The rules that Centennials have set for themselves apply to brands as well. For Centennials, the drive to stand out isn’t simply a quest for attention – it’s about being recognised as their own person, with unique skills, experiences and opinions. Authenticity is often cited as an important value for today’s teens, and standing out is a way to show comfort with your individuality.

Unilever’s Lynx, a brand known for depicting caricatures of hyper-masculinity, is embracing this mindset with its ‘Find Your Magic’ campaign, whereby it encourages young men to “find what makes you, you. Then work on it.”

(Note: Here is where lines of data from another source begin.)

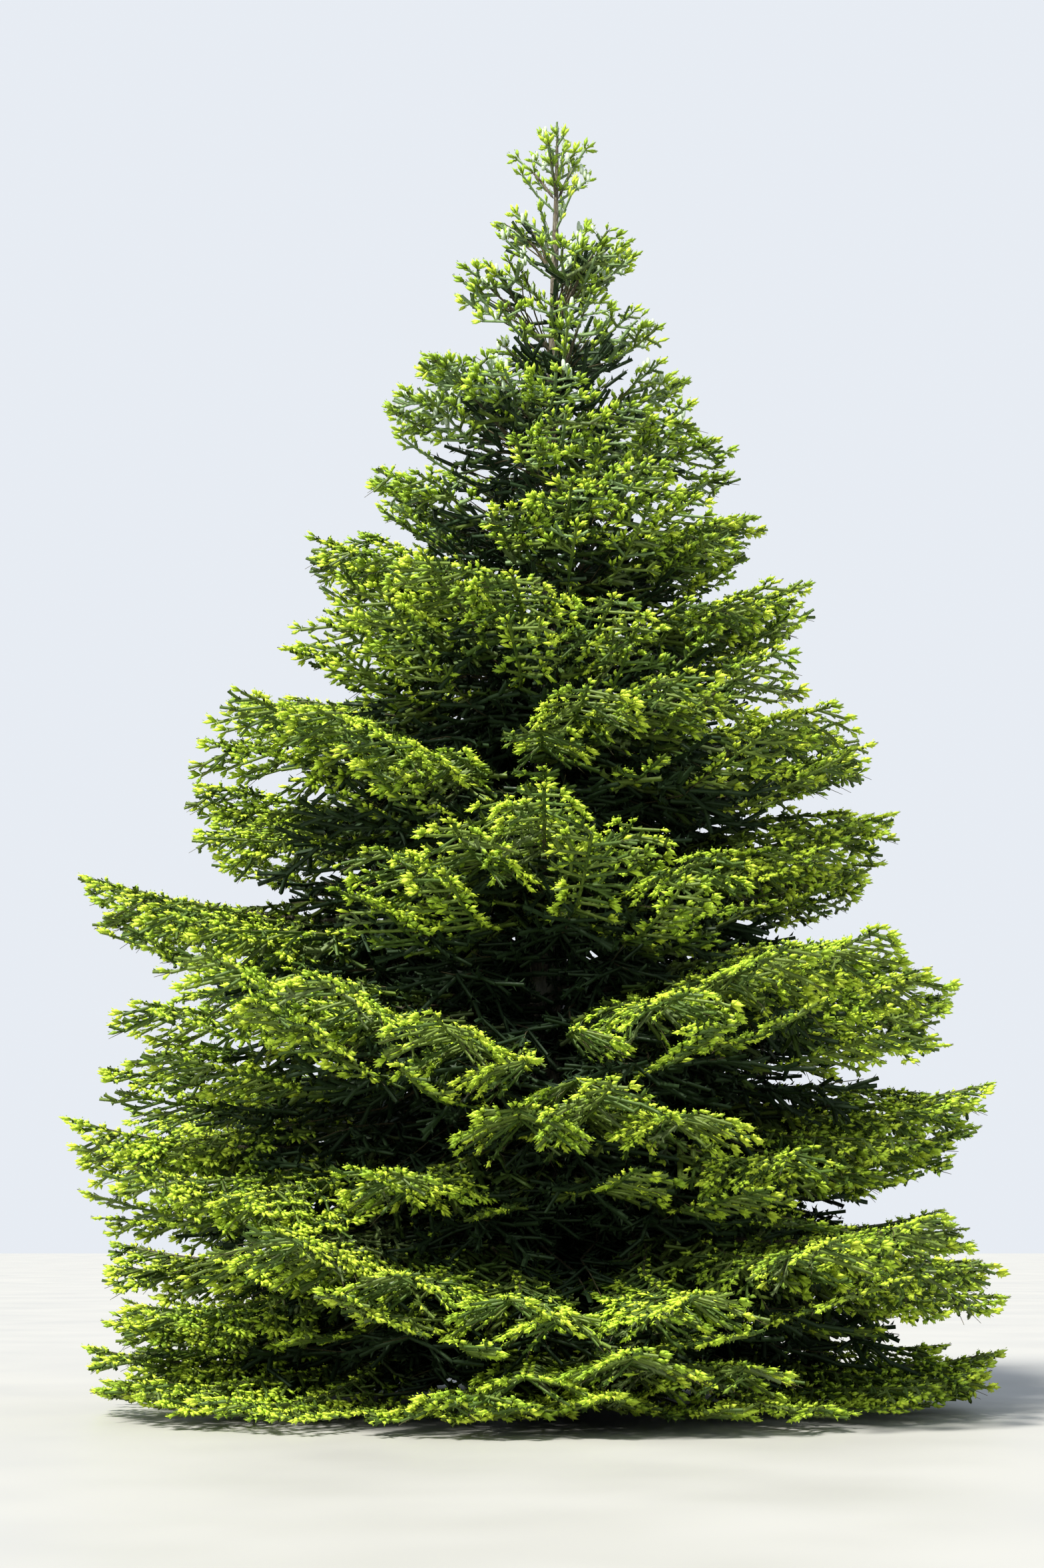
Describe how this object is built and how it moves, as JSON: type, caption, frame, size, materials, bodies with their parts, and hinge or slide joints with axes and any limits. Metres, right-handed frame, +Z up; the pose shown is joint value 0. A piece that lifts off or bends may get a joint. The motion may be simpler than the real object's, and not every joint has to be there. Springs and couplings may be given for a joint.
{
  "type": "moroccan fir",
  "caption": "Open-grown conical fir tree, rooted in the ground: straight tapering trunk, boughs spiralling down to the grass and dense masses of drooping needle sprays.",
  "frame": {"origin": "centre of the flat cut under the trunk, at ground level", "axes": "+Z up along the trunk, -Y towards the viewer of the picture, +X to the viewer's right"},
  "size_m": [8.977, 8.9076, 13],
  "materials": {
    "bark": "rough",
    "limb_bark": "rough",
    "needles": "matt"
  },
  "bodies": {
    "root": {"bough_1_1": "limb_bark", "bough_1_2": "limb_bark", "bough_1_3": "limb_bark", "bough_1_4": "limb_bark", "bough_1_5": "limb_bark", "bough_2_1": "limb_bark", "bough_2_2": "limb_bark", "bough_2_3": "limb_bark", "bough_2_4": "limb_bark", "bough_2_5": "limb_bark", "foliage_10_1": "needles", "foliage_10_2": "needles", "foliage_10_3": "needles", "foliage_11_1": "needles", "foliage_11_2": "needles", "foliage_11_3": "needles", "foliage_11_4": "needles", "foliage_12_1": "needles", "foliage_12_2": "needles", "foliage_12_3": "needles", "foliage_1_1": "needles", "foliage_1_2": "needles", "foliage_1_3": "needles", "foliage_1_4": "needles", "foliage_1_5": "needles", "foliage_2_1": "needles", "foliage_2_2": "needles", "foliage_2_3": "needles", "foliage_2_4": "needles", "foliage_2_5": "needles", "foliage_3_1": "needles", "foliage_3_2": "needles", "foliage_3_3": "needles", "foliage_3_4": "needles", "foliage_3_5": "needles", "foliage_4_1": "needles", "foliage_4_2": "needles", "foliage_4_3": "needles", "foliage_4_4": "needles", "foliage_4_5": "needles", "foliage_5_1": "needles", "foliage_5_2": "needles", "foliage_5_3": "needles", "foliage_5_4": "needles", "foliage_5_5": "needles", "foliage_6_1": "needles", "foliage_6_2": "needles", "foliage_6_3": "needles", "foliage_6_4": "needles", "foliage_7_1": "needles", "foliage_7_2": "needles", "foliage_7_3": "needles", "foliage_7_4": "needles", "foliage_8_1": "needles", "foliage_8_2": "needles", "foliage_8_3": "needles", "foliage_9_1": "needles", "foliage_9_2": "needles", "foliage_9_3": "needles", "trunk": "bark"}
  },
  "joints": []
}
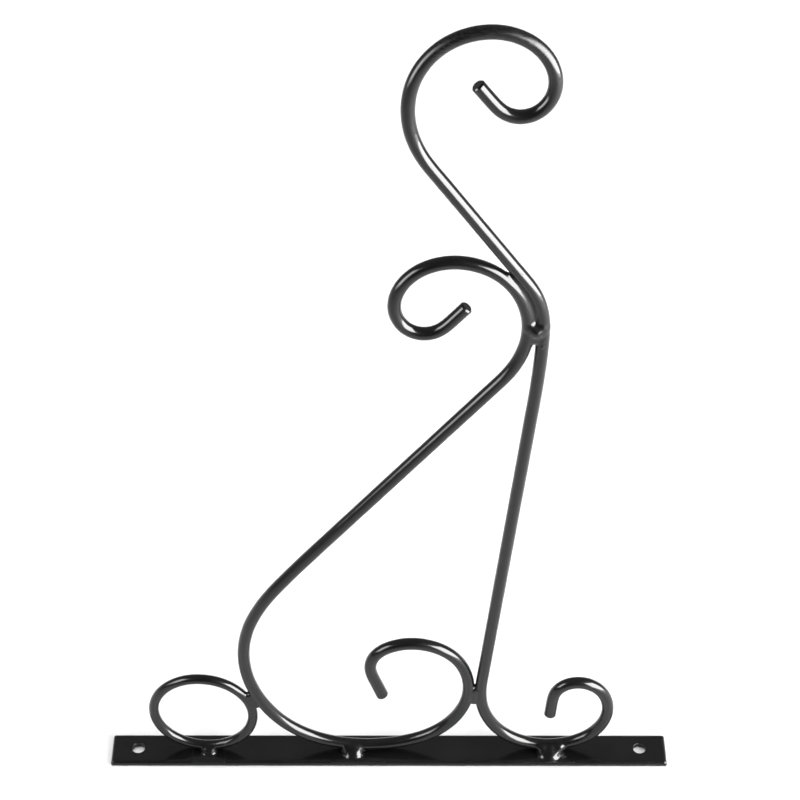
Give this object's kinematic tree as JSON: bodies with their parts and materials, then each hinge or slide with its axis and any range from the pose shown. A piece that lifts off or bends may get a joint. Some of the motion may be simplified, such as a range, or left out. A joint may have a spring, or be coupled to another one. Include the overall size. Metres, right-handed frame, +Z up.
{
  "type": "scroll display bracket",
  "caption": "Gloss black scroll bracket: flat base strip with screw holes, a small ring, and bent round-bar scrolls rising to an open hook.",
  "frame": {"origin": "middle of the base strip's underside", "axes": "+Z up from the strip to the hook, +X along the strip from the ring end to the foot curl end, +Y away from the side the welds are laid on"},
  "size_m": [0.3, 0.02, 0.4605],
  "materials": {
    "rod_enamel": "gloss",
    "strip_enamel": "gloss",
    "weld_enamel": "gloss"
  },
  "bodies": {
    "root": {"base_strip": "strip_enamel", "ring": "rod_enamel", "long_scroll": "rod_enamel", "hook_scroll": "rod_enamel", "ring_strip_weld": "weld_enamel", "long_scroll_strip_weld": "weld_enamel", "hook_scroll_strip_weld": "weld_enamel", "ring_scroll_weld": "weld_enamel", "lower_scroll_weld": "weld_enamel", "upper_scroll_weld": "weld_enamel"}
  },
  "joints": []
}
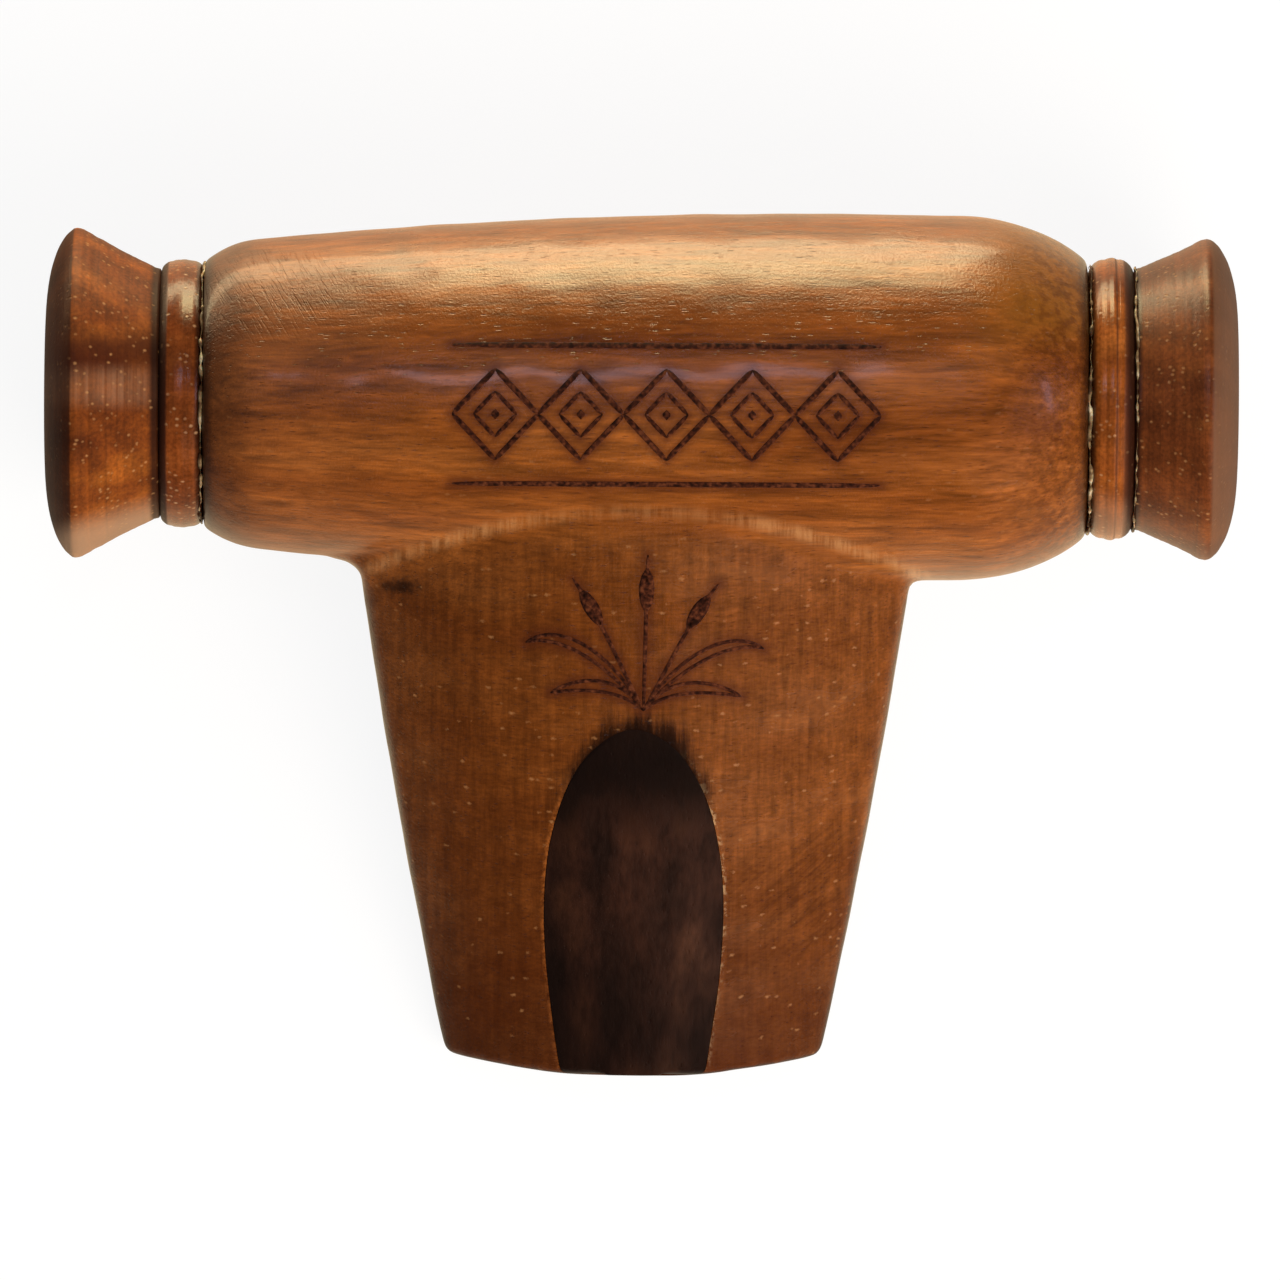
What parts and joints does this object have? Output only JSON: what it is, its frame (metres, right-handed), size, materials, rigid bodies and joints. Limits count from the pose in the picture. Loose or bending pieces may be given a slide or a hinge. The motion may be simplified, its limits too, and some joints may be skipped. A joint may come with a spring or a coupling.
{
  "type": "bird call",
  "caption": "T-shaped wooden duck whistle: crowned barrel with bead rings and flared bells, bevelled beak stem with a dark airway block, and a loose cork pea inside.",
  "frame": {"origin": "middle of the whistle's length and height, on the plane of its flat back", "axes": "+X along the barrel to the right as the bevelled face is looked at, +Y from the beak's tip to the barrel, +Z out of the bevelled face; the whistle lies on its back"},
  "size_m": [0.0952, 0.0693, 0.028],
  "materials": {
    "body_wood": "oiled and rubbed, satin",
    "block_wood": "dark, oiled, satin",
    "ring_wood": "oiled, satin",
    "bell_wood": "oiled, satin",
    "cork": "bare cork, matt"
  },
  "bodies": {
    "whistle": {"tee_body": "body_wood", "airway_block": "block_wood", "left_bead_ring": "ring_wood", "right_bead_ring": "ring_wood", "left_end_bell": "bell_wood", "right_end_bell": "bell_wood"},
    "pea": {"cork_pea": "cork"}
  },
  "joints": [
    {"name": "pea_orbit", "type": "hinge", "parent": "whistle", "child": "pea", "pos_m": [-0.00038, 0.01995, 0.01335], "axis": [1, 0, 0], "continuous": true}
  ]
}
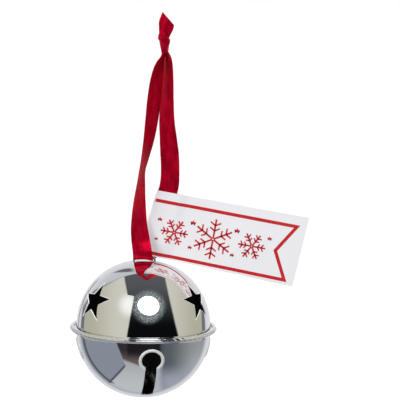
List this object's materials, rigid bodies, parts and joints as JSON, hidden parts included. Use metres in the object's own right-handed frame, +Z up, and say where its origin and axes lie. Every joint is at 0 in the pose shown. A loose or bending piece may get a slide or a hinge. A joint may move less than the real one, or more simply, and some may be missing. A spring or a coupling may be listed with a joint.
{
  "type": "jingle bell ornament",
  "caption": "Round jingle bell of two crimped shells with star cut-outs and keyhole slots, hung by a wire eye on a knotted satin ribbon loop that carries a folded card tag.",
  "frame": {"origin": "hang point: inside the top of the ribbon loop, just under the knot", "axes": "+Z up along the hanging ribbon, -Y towards the front face of the bell and the tag, +X towards the free end of the tag"},
  "size_m": [0.1235, 0.076, 0.2016],
  "materials": {
    "plated_steel": "mirror nickel plate on pressed steel",
    "bright_wire": "bright drawn steel wire",
    "striker_steel": "tumbled steel ball",
    "red_satin": "satin weave polyester ribbon",
    "white_card": "uncoated white card with a red printed border"
  },
  "bodies": {
    "ribbon": {"ribbon_front": "red_satin", "ribbon_back": "red_satin", "ribbon_knot": "red_satin", "ribbon_tail_front": "red_satin", "ribbon_tail_back": "red_satin"},
    "bell": {"upper_shell": "plated_steel", "lower_shell": "plated_steel", "hanger_eye": "bright_wire"},
    "striker": {"striker_ball": "striker_steel"},
    "tag": {"tag_card": "white_card", "ribbon_in_tag": "red_satin"}
  },
  "joints": [
    {"name": "bell_swing", "type": "hinge", "parent": "ribbon", "child": "bell", "pos_m": [-0.009, 0, -0.1026], "axis": [1, 0, 0], "range_deg": [-50, 10]},
    {"name": "tag_swing", "type": "hinge", "parent": "ribbon", "child": "tag", "pos_m": [-0.0072, 0.0046, -0.1036], "axis": [0.2905, 0, 0.9569], "range_deg": [-20, 20]},
    {"name": "striker_roll", "type": "hinge", "parent": "bell", "child": "striker", "pos_m": [-0.009, 0, -0.14385], "axis": [1, 0, 0], "continuous": true}
  ]
}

Marketing with the Millennial mindset just isn’t going to cut it anymore, so marketers and brands need to consider these the three golden rules of Centennial marketing:

1. Open your doors

The most diverse generation in history, Centennials have grown up in a pluralistic, polycultural society that values diversity and acceptance of differences. Brands that emphasise their more welcome, open and inclusive sides will be those most likely to win with this demographic.

2. Anticipate empowerment

Millennials were largely respectful of institutions and the marketplace, but Centennials may be less patient. An ever-growing number of tools allow them to create their own workarounds if your brand doesn’t spot and eliminate friction before they do.

3. Loosen the reins

Mobile-first consumers with a desire to change – not just work – the system, Centennials will use their know-how to gain control if left unsatisfied. Be ready to relinquish some control of your brand and work with them to drive your strategies or tactics – or risk them taking you out of the equation altogether.

Centennials aren’t looking to connect with brands who try to stand out by simply being loud, colourful or flashy. Standing out requires analysing your category and finding gaps in products and brand personas that you can genuinely fill. It requires grabbing their attention through passion for your category, for a cause and for Centennials themselves.